In May, 339, Athanasius, accompanied by a few of his clergy (story of the 'detachment' of his monk Ammonius in Socr. iv. 23, sub fin.), arrived at Rome. He was within three months followed by Marcellus, Paul of CP., Asclepas, and other exiles who had been restored at the end of 337 but had once more been ejected. Soon after, Carpones, an original Arian of Alexandria, appeared as envoy of Gregory. He confirmed all that had been alleged against Pistus, but failed to convince Julius that his own bishop was anything but an Arian. Meanwhile time wore on, and no reply came from the Eusebians. Athanasius gave himself up to enforced leisure and to the services of the Church. Instead of his usual Easter letter for the following spring, he sent a few lines to the clergy of Alexandria and a letter to his right-hand man, bishop Serapion of Thmuis, requesting him to make the necessary announcement of the season. Gregory made his first attempt (apparently also his last) to fix the Easter Festival, but in the middle of Lent, to the amusement of the public, discovered that a mistake had been made, the correction of which involved his adherents in an extra week of Lenten austerities. We can well imagine that the spectacle of the abstracted asceticism of Ammonius aroused the curiosity and veneration of the Roman Christians, and thus gave an impulse to the ascetic life in the West (see Jerome, cited below, p. 191). That is all we know of the life of Athanasius during the first eighteen months of his stay at Rome.

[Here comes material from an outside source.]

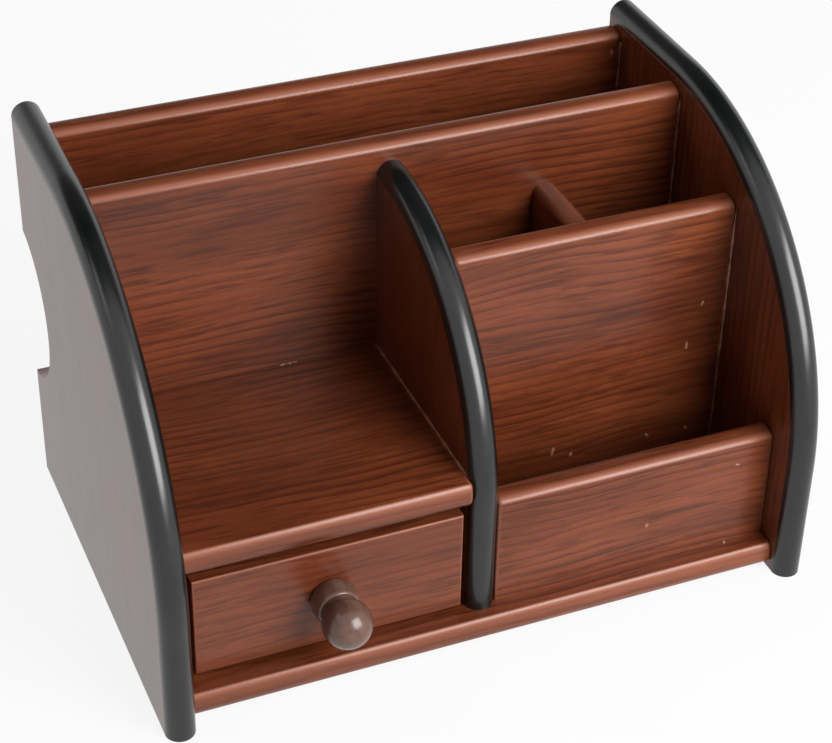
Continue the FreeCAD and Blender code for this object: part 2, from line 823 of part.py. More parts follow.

In the early spring of 340 the presbyters returned (see above) with a letter from a number of bishops, including the Eusebian leaders, who had assembled at Antioch in January. This letter is carefully dissected in the reply of the Roman Council, and appears to have been highly acrimonious in its tone. Julius kept it secret for a time (p. 111), hoping against hope that after all some of the Orientals would come for the council; but at length he gave up all expectations of the kind, and convoked the bishops of Italy, who examined the cases of the various exiles (p. 114). All the old charges against Athanasius were gone into with the aid of the Mareotic report (the ex parte character of which Julius strongly emphasises) and of the account of the proceedings at Tyre. The council had no difficulty in pronouncing Athanasius completely innocent on all points.